Saturday, April 15, 2006

Horrible Day

I've been getting more sub jobs since my other job cut back my hours to under 30 a week. I've had three so far this month and I'm hoping to get more. I even had one yesterday and I swear, yesterday was a living nightmare for me. Here is what happened.

I was supposed to sub for a 5th grade class from 8 until 3:45. Well, I go in and they offer to put me as a roving sub (one that goes from class to class rather than staying in one class all day) rather than in the class I was going to be in. Well this school I was subbing at is one that I don't know all that well and I told them that I didn't feel comfortable being a roving sub in a school I didn't really know very well. So they went ahead and put me in the 5th grade classroom as originally planned. I was all excited about all of it, and felt that it was going to be a really good day. But boy was I dead wrong! Those kids were worse than devils! They would not shut-up, they would not do what I said, and even taking away time from their only recess didn't help them listen to me. No matter what I tried; raising my voice, redirection, punishments, etc; none of it worked! It got to the point where some of the other teachers had to help me get them quieted down. Well the students would listen to the other teachers but after they left and it was just me and the kids again, they just started right back up again! Finally after lunch, the principal came up and talked to me. I couldn't help it and I just started crying, right there in front of the kids and the principal. I was so embarrassed that I couldn't keep one class of 5th graders under control! I told the principal that I have never had any problem like this before and that I just could not get them to listen to me, no matter what I tried. And it was true, I've never had problems getting kids to settle down and pay attention in class. I don't know what it was, but for some reason, yesterday was just a regular hell.

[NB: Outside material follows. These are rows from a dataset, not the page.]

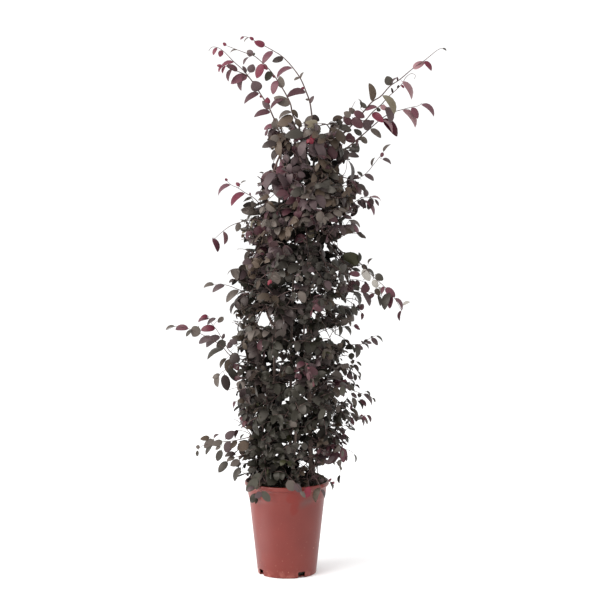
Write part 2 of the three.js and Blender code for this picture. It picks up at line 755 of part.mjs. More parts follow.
function growMass(mass, limbCurve, seed) {
  const space = spaceOf(mass.tier, mass.azimuth);
  const growth = new Growth(seed, space);
  const own = (point) => insideSpace(space, point);
  const owns = (point) => growth.owns(point);
  const start = limbEnd(limbCurve);
  const crest = crownPoint(space, mass.azimuth, CREST.share, CREST.reach);
  const bend = start.point.clone().addScaledVector(start.ahead, STEM_BEND);
  const stem = new THREE.QuadraticBezierCurve3(start.point, bend, crest);
  const rising = growth.addTwig(stem, Math.round(stem.getLength() / STEM_SPACING), STEM_RADIUS);
  const bearing = [{ twig: rising, first: 2, habit: CROWN_HABIT, owns: own }];
  const aims = AIMS.flatMap(({ columns, ...aim }) => columns.map((column) => ({ ...aim, column })));
  aims.forEach((aim, index) => {
    const from = stem.getPointAt(
      THREE.MathUtils.lerp(TWIG_ROOTS.from, TWIG_ROOTS.to, index / (aims.length - 1)),
    );
    const curve = twigCurve(growth, mass.azimuth, from, aim);
    const steps = Math.max(2, Math.round(curve.getLength() / LEAF_SPACING));
    const twig = growth.addTwig(curve, steps, TWIG_RADIUS, own);
    if (twig) bearing.push({ twig, first: 1, habit: { ...CROWN_HABIT, hang: aim.hang }, owns: own });
  });
  for (const path of mass.shoots) {
    bearing.push(addShoot(growth, stem, path, owns));
  }
  growth.dressAll(bearing);
  return growth;
}

function twigCurve(growth, middleAzimuth, from, { row, column }) {
  const azimuth = middleAzimuth + (column + growth.jitter(AIM_JITTER.column)) * SECTOR;
  const share = Math.min(row + growth.jitter(AIM_JITTER.row), HIGHEST_AIM);
  const reach = AIM_REACH + growth.jitter(AIM_JITTER.reach);
  const tip = crownPoint(growth.space, azimuth, share, reach);
  const lift = TWIG_LIFT + growth.jitter(TWIG_LIFT_JITTER);
  const middle = from.clone().lerp(tip, 0.5).addScaledVector(UP, lift);
  return new THREE.QuadraticBezierCurve3(from, middle, tip);
}

// A curve that stops short of another's end, to leave room for the last leaf

class ShortenedCurve extends THREE.Curve {
  constructor(whole, room) {
    super();
    this.whole = whole;
    this.share = 1 - room / whole.getLength();
  }

  getPoint(along) {
    return this.whole.getPointAt(along * this.share);
  }
}

// A long shoot starts on the mass's stem, or on the shoot before it, where that is nearest

function nearestAlong(curve, point) {
  let best = { along: 0, away: Infinity };
  for (let step = 0; step <= 24; step += 1) {
    const along = step / 24;
    const away = curve.getPointAt(along).distanceTo(point);
    if (away < best.away) best = { along, away };
  }
  return best.along;
}

function addShoot(growth, parent, path, owns) {
  const points = path.map((point) => vec(...point));
  points.unshift(parent.getPointAt(nearestAlong(parent, points[0])));
  const whole = new THREE.CatmullRomCurve3(points, false, 'centripetal');
  const bare = new ShortenedCurve(whole, SHOOT_LEAF.length);
  const steps = Math.round(bare.getLength() / SHOOT_LEAF_SPACING);
  const roll = SHOOT_ROLL + growth.jitter(SHOOT_ROLL_JITTER);
  const twig = growth.addTwig(bare, steps, SHOOT_RADIUS, null, roll);
  return twig && { twig, first: 2, habit: SHOOT_HABIT, owns };
}

function growHeadShoot(shoot, limbCurve, seed) {
  const growth = new Growth(seed, spaceOf(TIERS.length - 2, 0));
  const start = limbEnd(limbCurve);
  const owns = () => true;
  const [main, ...sides] = shoot.paths;
  const points = main.slice(1).map((point) => vec(...point));
  points.unshift(start.point, start.point.clone().addScaledVector(start.ahead, STRAIGHT_START));
  const whole = new THREE.CatmullRomCurve3(points, false, 'centripetal');
  const stem = new ShortenedCurve(whole, SHOOT_LEAF.length);
  const steps = Math.round(stem.getLength() / SHOOT_LEAF_SPACING);
  const twig = growth.addTwig(stem, steps, SHOOT_RADIUS, null, SHOOT_ROLL);
  const bearing = [{ twig, first: 1, habit: SHOOT_HABIT, owns }];
  for (const path of sides) {
    bearing.push(addShoot(growth, stem, path, owns));
  }
  growth.dressAll(bearing);
  return growth;
}

// Assembly, from the pot up: pot, soil, stems, boughs, then the foliage

addPiece('pot', simplified(potSolid()), COLOURS.pot, 0.45);
addPiece('soil', simplified(soilSolid(stemPlans)), COLOURS.soil, 0.95);
for (const stem of stemPlans) {
  const solid = limbSolid(stem.curve, STEM_STEPS, stem.sides, stem.radiusAt);
  addPiece(stem.name, simplified(solid), COLOURS.bark, 0.85);
}

const FIRST_SEED = 101;
const FOLIAGE = [...HEAD_SHOOTS, ...MASSES];
const limbCurves = new Map(stemPlans.map((stem) => [stem.name, stem.curve]));

for (const mass of FOLIAGE.filter((plan) => plan.bough)) {
  const bough = boughPlan(mass.bough);
  const { stem } = bough;
  const around = (along) => stem.radiusAt(along) + 1.1 * GAP;
  const cutter = limbSolid(stem.curve, STEM_STEPS, stem.sides, around);
  const whole = limbSolid(bough.curve, BOUGH_STEPS, BOUGH_SIDES, taper(BOUGH_RADIUS));
  const name = mass.name.replace('foliage', 'bough').replace('shoot', 'bough');
  addPiece(name, simplified(whole.subtract(cutter)), COLOURS.bark, 0.85);
  limbCurves.set(mass.name, bough.curve);
}

FOLIAGE.forEach((mass, index) => {
  const limb = limbCurves.get(mass.limb ?? mass.name);
  const grow = mass.paths ? growHeadShoot : growMass;
  let solid = null;
  for (let seed = FIRST_SEED + index; !solid; seed += FOLIAGE.length) {
    solid = simplified(grow(mass, limb, seed).result());
  }
  addPiece(mass.name, solid, mass.paths ? COLOURS.newLeaf : COLOURS.leaf, 0.6);
});

export default model;
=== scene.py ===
# A potted Chinese fringe flower: a slim, purple-leaved shrub trained as a tall column,
# with long arching shoots at its head, in a terracotta-coloured nursery pot.
# Lengths in the tables are millimetres; every object is in metres, +Z up, with the origin
# at the centre of the pot's flat underside.

import math
from collections import namedtuple

import bmesh
import bpy
import numpy as np
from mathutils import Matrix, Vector, noise


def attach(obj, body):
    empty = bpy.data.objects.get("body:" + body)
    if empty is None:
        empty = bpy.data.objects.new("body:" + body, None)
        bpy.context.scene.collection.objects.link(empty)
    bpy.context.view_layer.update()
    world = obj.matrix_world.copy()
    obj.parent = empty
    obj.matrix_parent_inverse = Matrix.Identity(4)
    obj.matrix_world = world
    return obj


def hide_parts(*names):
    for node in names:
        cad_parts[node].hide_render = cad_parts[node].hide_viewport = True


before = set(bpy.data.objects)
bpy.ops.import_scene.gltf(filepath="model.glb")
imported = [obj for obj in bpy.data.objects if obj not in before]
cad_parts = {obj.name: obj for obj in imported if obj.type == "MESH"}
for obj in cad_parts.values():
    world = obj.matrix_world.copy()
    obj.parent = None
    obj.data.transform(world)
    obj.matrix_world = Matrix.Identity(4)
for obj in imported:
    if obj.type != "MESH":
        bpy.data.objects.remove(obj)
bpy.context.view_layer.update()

MM = 0.001
UP = np.array([0.0, 0.0, 1.0])

# Pot and soil

POT_HEIGHT = 222
RIM_RADIUS = 100
BASE_RADIUS = 69.6
SHOULDER_RADIUS = 89.3
COLLAR_RADIUS = 92
THROAT_RADIUS = 94.3
COLLAR_DEPTH = 40
LIP_DEPTH = 11
WALL = 2
FLOOR = 3
BASE_CHAMFER = 2
POT_SIDES = 144
NOTCHES = 4
NOTCH_AZIMUTH = -60
NOTCH_WIDTH = 19
NOTCH_HEIGHT = 15
NOTCH_DEPTH = 9
NOTCH_ROUNDING = 2.5

SOIL_LEVEL = 202
MOUND = {"x": 60, "y": 10, "rise": 36, "spread": 30}
SOIL_CORNER = 13
SOIL_RINGS = 46
SOIL_SIDES = 150
SOIL_ROUGHNESS = 2.6
SEAT_DEPTH = 1.5
GAP = 0.3

# The crown's outline: height, where its middle lies along X, and its radius

CROWN = np.array([
    (215, -12, 84),
    (310, 12, 122),
    (460, 15, 140),
    (585, 14, 126),
    (680, 27, 144),
    (765, 28, 132),
    (830, 24, 119),
    (890, 46, 116),
    (965, 47, 104),
    (1065, 60, 76),
], float)
CROWN_TOP = 1065
OVERHANG = 30

# Tiers of foliage from the bottom up, each of three sectors

TIERS = [204, 392, 560, 728, 896, 1066]
TIER_SLOPE = {"middle": 46, "fall": 0.62}
SECTOR = 120

# Stems: foot, tip, sideways bow, radius at foot and tip, flare of the foot

STEMS = [
    {"name": "trunk", "at": (58, -6), "tip": (66, 0, 1030), "bow": (-10, 6),
     "radius": 5.6, "end": 2.4, "flare": 1.9},
    {"name": "stem_left", "at": (-33, -10), "tip": (-12, 0, 1028), "bow": (-4, -6),
     "radius": 4.4, "end": 2.2, "flare": 1.5},
    {"name": "stem_back", "at": (8, 44), "tip": (26, 34, 925), "bow": (-6, 14),
     "radius": 4.2, "end": 2.2, "flare": 1.5},
    {"name": "stem_front", "at": (12, -42), "tip": (42, -38, 600), "bow": (-2, -12),
     "radius": 4, "end": 2.2, "flare": 1.5},
]
FLARE_HEIGHT = 16
FLARE_FALL = 1.6
BOUGH_RADIUS = (3.8, 2.9)
BOUGH_COLLAR = {"swell": 0.35, "length": 7}
BOUGH_BEND = {"out": 0.6, "up": 0.35}

# Masses of foliage: tier, middle of the sector and limb. A bough is its stem, the height
# where it leaves it, its azimuth, reach and rise. Shoots reach out of the crown, by their
# points out to the last leaf's tip, and so do sprays, by their tip and the colour of young
# leaves on it. Arms are twigs by their points. They bear the placed leaves: X and Z of
# base and tip, the breadth that shows, and colour.

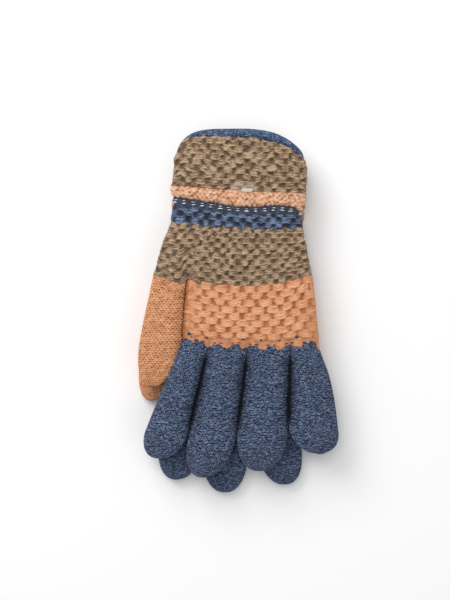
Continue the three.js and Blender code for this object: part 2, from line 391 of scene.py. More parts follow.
@dataclass
class Bobbles:
    """Staggered cups of yarn, each of a few curved strands over a soft lump."""

    half: float  # half a cup's width, as a share of the pitch
    strands: tuple = (-0.42, 0.0, 0.42)  # where they lie, in rows
    thick: float = 0.22  # half their thickness, in rows
    sag: float = 0.26  # how far their middles sag, in rows
    lump: float = 0.45  # the lump's height
    stray: float = 1.0  # how unevenly the cups lie
    taper: float = 0.34  # how soon the strands sink towards their ends

    def __call__(self, u, v, columns, seed):
        """The relief and tone where u counts bobbles round the tube and v counts rows down it."""
        table = random_table(seed, STITCH_TABLE, STITCH_TABLE, 4 + 3 * len(self.strands))
        relief, tone = np.zeros_like(u), np.zeros_like(u)
        for step in (-1, 0, 1):
            row = np.floor(v) + step
            stagger = 0.5 * (row % 2)
            column = np.round(u - stagger)
            own = table[row.astype(int) % STITCH_TABLE, (column % columns).astype(int) % STITCH_TABLE]
            across = u - column - stagger - 0.09 * self.stray * own[..., 0]
            a = across / (self.half * (1 + 0.16 * self.stray * own[..., 1]))
            b = v - row - 0.5 - 0.16 * self.stray * own[..., 2] - 0.12 * self.stray * own[..., 3] * a
            side = np.where(row < 0, 0, np.clip(1 - a * a, 0, 1))
            b = b - self.sag * (side - 0.5)
            reach = self.strands[-1] + self.thick
            body = self.lump * side**0.5 * np.clip(1 - (b / reach) ** 2, 0, 1) ** 0.5
            for k, offset in enumerate(self.strands):
                wide, proud, shade = (own[..., 4 + 3 * k + i] for i in range(3))
                c = (b - offset) / (self.thick * (1 + 0.22 * wide))
                level = (0.86 + 0.08 * k) * (1 + 0.14 * proud)
                strand = level * side**self.taper * np.clip(1 - c * c, 0, 1) ** 0.5
                tone = np.where(strand > np.maximum(relief, body), shade, tone)
                relief = np.maximum(relief, strand)
            relief = np.maximum(relief, body)
        return relief, tone


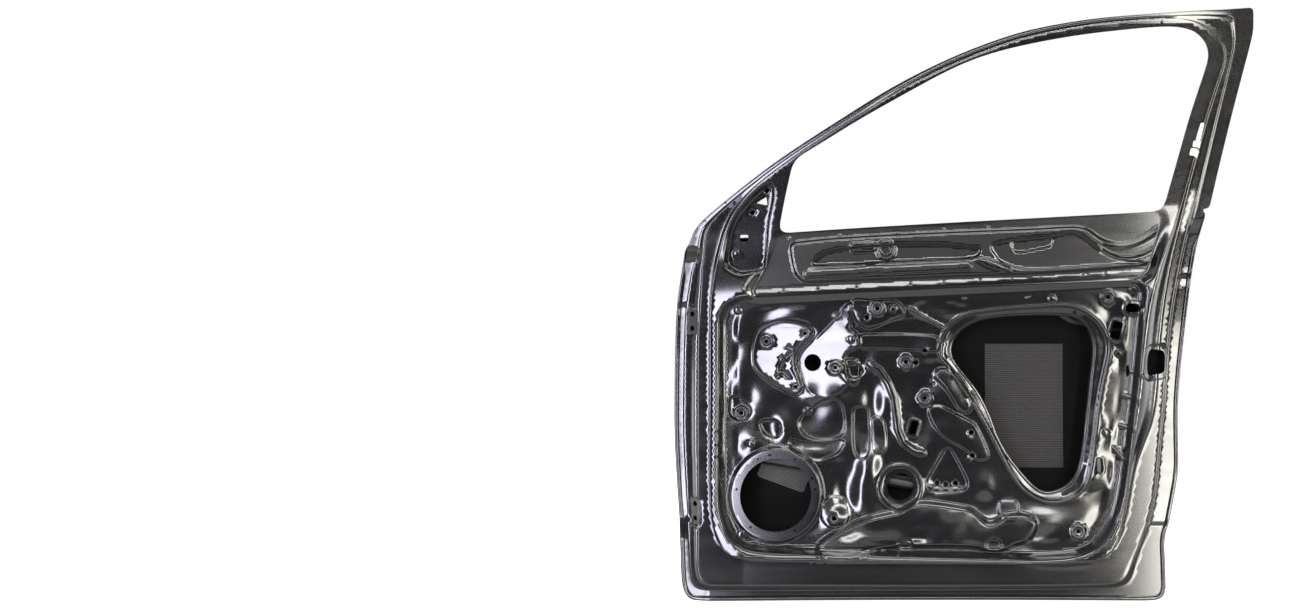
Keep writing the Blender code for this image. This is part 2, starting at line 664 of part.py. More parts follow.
def hinge_pad_y(centre):
    """The plane of one hinge pad: upright in Z, sloping inboard towards the rear."""
    x0, z0 = centre
    outer = float(flange_y(x0, z0))
    inner = float(land_y(x0, z0))
    slope = (outer - inner) / front_wall_run

    def plane(x, z):
        return (outer + inner) / 2 - (x - x0) * slope + 0 * z
    return plane


def inner_outline():
    """Edge of the inner panel: just inside the hem, then round the window frame."""
    skin_loop = inset(skin_outline(), hem_side_gap + skin_thickness)
    hemmed = [point for point in skin_loop if above_belt(*point) < -hem_fade_start]
    return hemmed + divided(to_places(frame_edge_shares), edge_spacing)


def inner_sheet():
    """The inner panel before it is thickened, with its levels, openings and forms."""
    sheet = Pressing(inner_outline(), flange_y)
    sheet.lines.append(inset(skin_outline(), hem_line_inset))
    foot = divided(to_places(land_foot_shares), edge_spacing)
    sheet.lay(to_places(land_top_shares), land_y, foot=foot)
    sheet.lay(to_places(ridge_top_shares), trim_y, foot=to_places(ridge_foot_shares))
    sheet.lay(to_places(field_shares), lambda x, z: side_y(x, z) - field_level, soft_run)
    sheet.lay(to_places(belt_zone_shares), belt_y, soft_run)
    sheet.lines += belt_lines()
    sheet.lay(to_places(mirror_field_shares), lambda x, z: side_y(x, z) - mirror_level, form_run)
    sheet.cut(to_places(window_shares))
    for run in character_runs(0, front_run_end) + character_runs(rear_run_start, door_length):
        sheet.lines.append(close_run(run))
    add_hinge_pads(sheet)
    add_access_opening(sheet)
    add_speaker_ring(sheet)
    add_field_forms(sheet)
    add_field_holes(sheet)
    add_latch_opening(sheet)
    return sheet


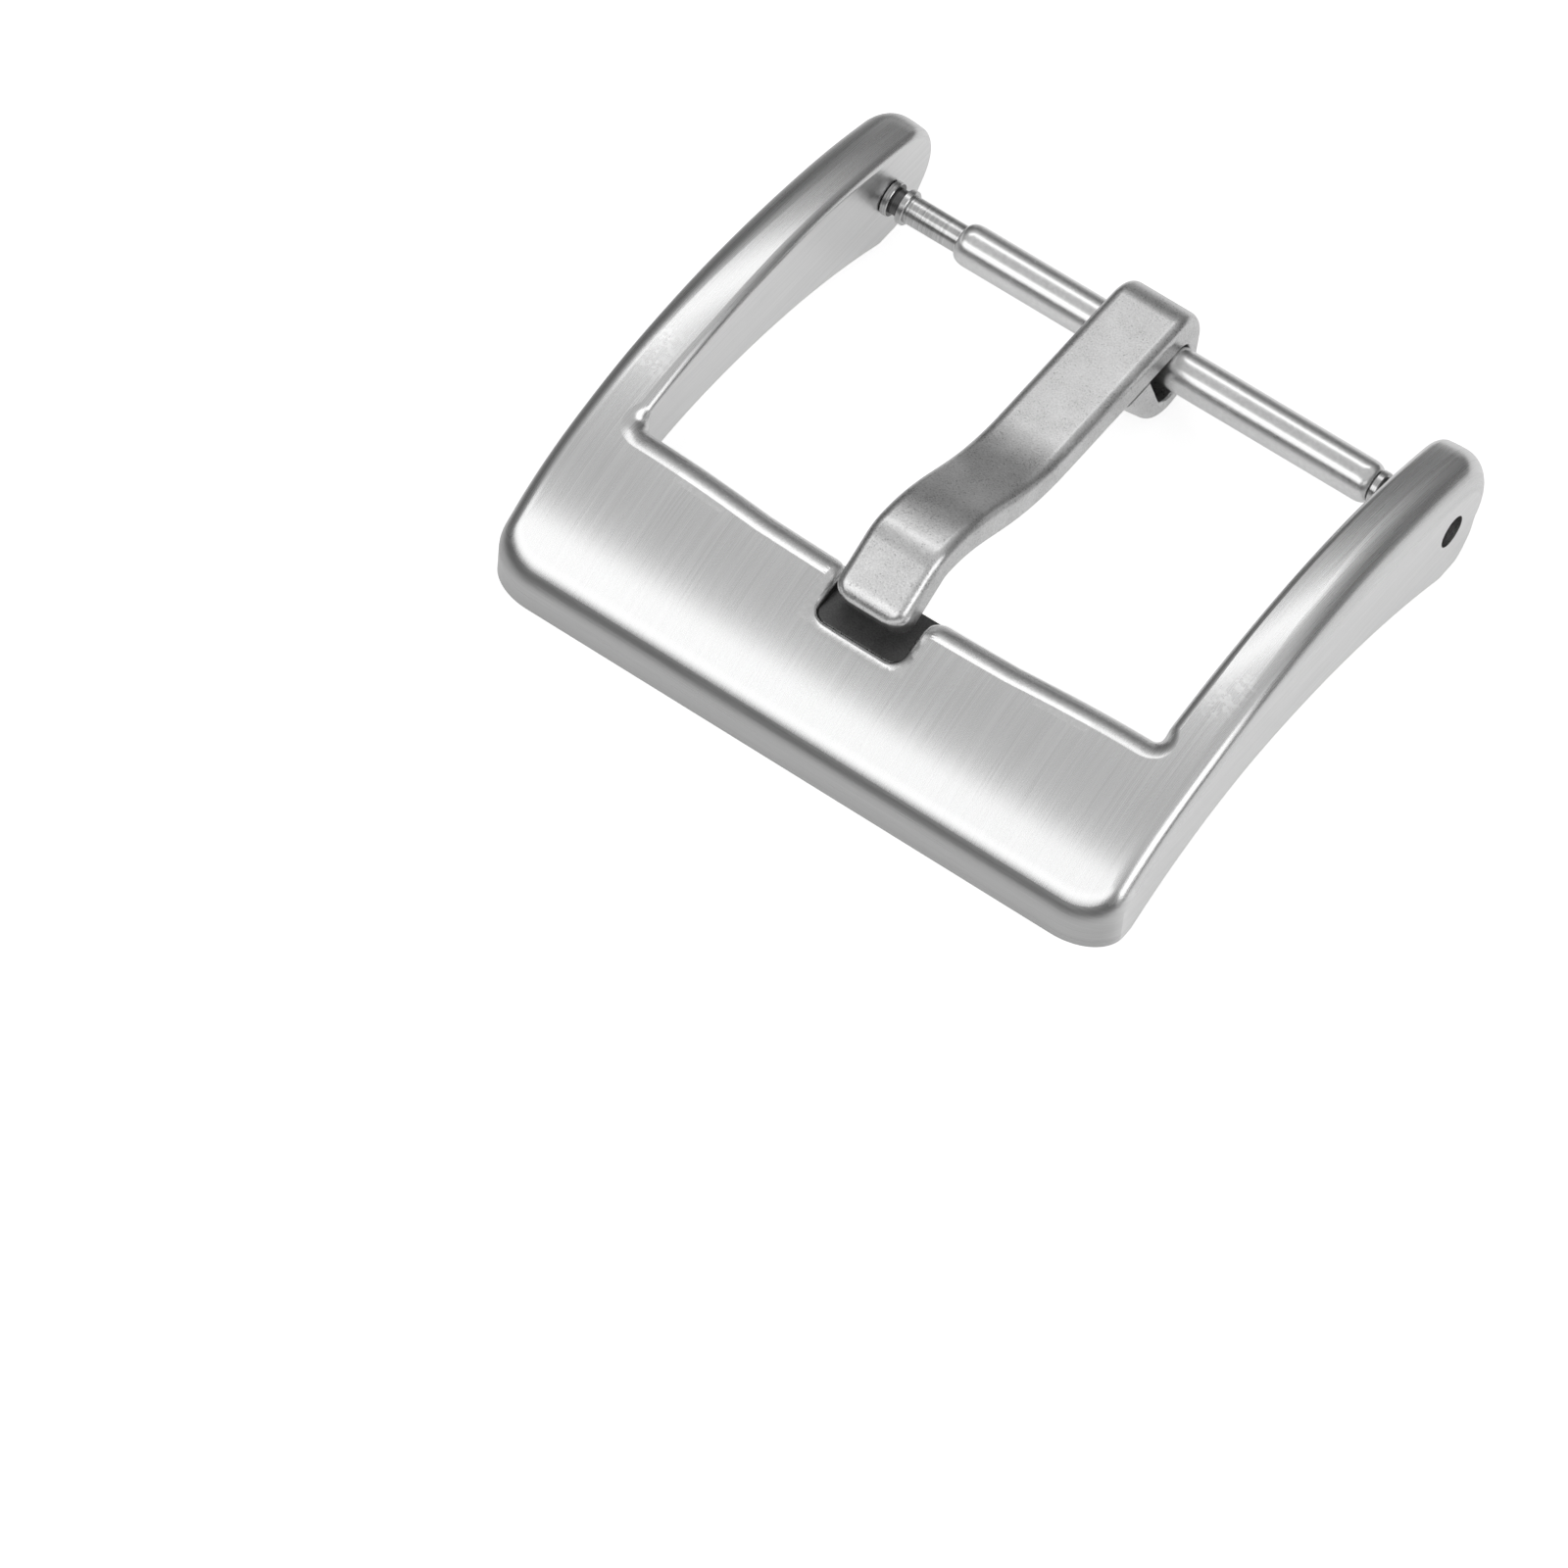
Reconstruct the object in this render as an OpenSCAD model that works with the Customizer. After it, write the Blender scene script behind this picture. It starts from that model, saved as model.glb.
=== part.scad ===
// Pin buckle for a 20 mm watch strap, with its double-flange spring bar.
// X runs along the spring bar, the front bar of the frame lies toward -Y and +Z is up.
// The origin is the middle of the arm-to-arm gap, on the spring bar's axis.

/* [Frame] */
// Width of the strap that lies between the arms
strap_w = 20; // [14:0.5:26]
// Free space between the strap and each arm
strap_gap = 0.1; // [0.05:0.05:0.3]
// Thickness of each arm along the bar
arm_t = 2.05; // [1.7:0.05:3]
// From the bar's axis to the front face
front_reach = 19.6; // [19:0.1:22]
// Height of the front face
front_h = 1.3; // [0.9:0.05:1.6]
// Slope of the top behind the front face, in degrees
slope_a = 36; // [32:1:38]
// Radius of the brow between that slope and the crown
brow_r = 11; // [6:0.5:13]
// From the bar's axis up to the crown of the arch
crown_h = 3.05; // [2.9:0.05:3.4]
// From the bar's axis forward to that crown
crown_reach = 6.3; // [5.5:0.1:7]
// Radius of the crown in front of its highest line
crown_r = 29; // [26:0.5:32]
// From the bar's axis to the rear end of the arms
rear_reach = 2.72; // [2.3:0.02:3]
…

So anyway, the principal found someone to take over for me for the rest of the day and sent me home. So rather than getting a full day's pay for such a hellish job, they only put on my time sheet the amount of time I was actually there. When I left the school I was still crying and I knew that I was too unstable to stay in town and go to work at my other job that night. I called my mom and explained what happened and she agreed that I should just come home and not go to work. So I called in to tell them I wouldn't be coming in and then went home.

Those kids made me look like a complete and utter fool, and incompetent to boot! I was so embarrassed and I still am. I go back in my mind and think about what I did and I can't find that I did anything wrong. But something must have gone wrong for the day to end so horribly. I just wish I could figure it out, because until I do, I know it will keep eating at me.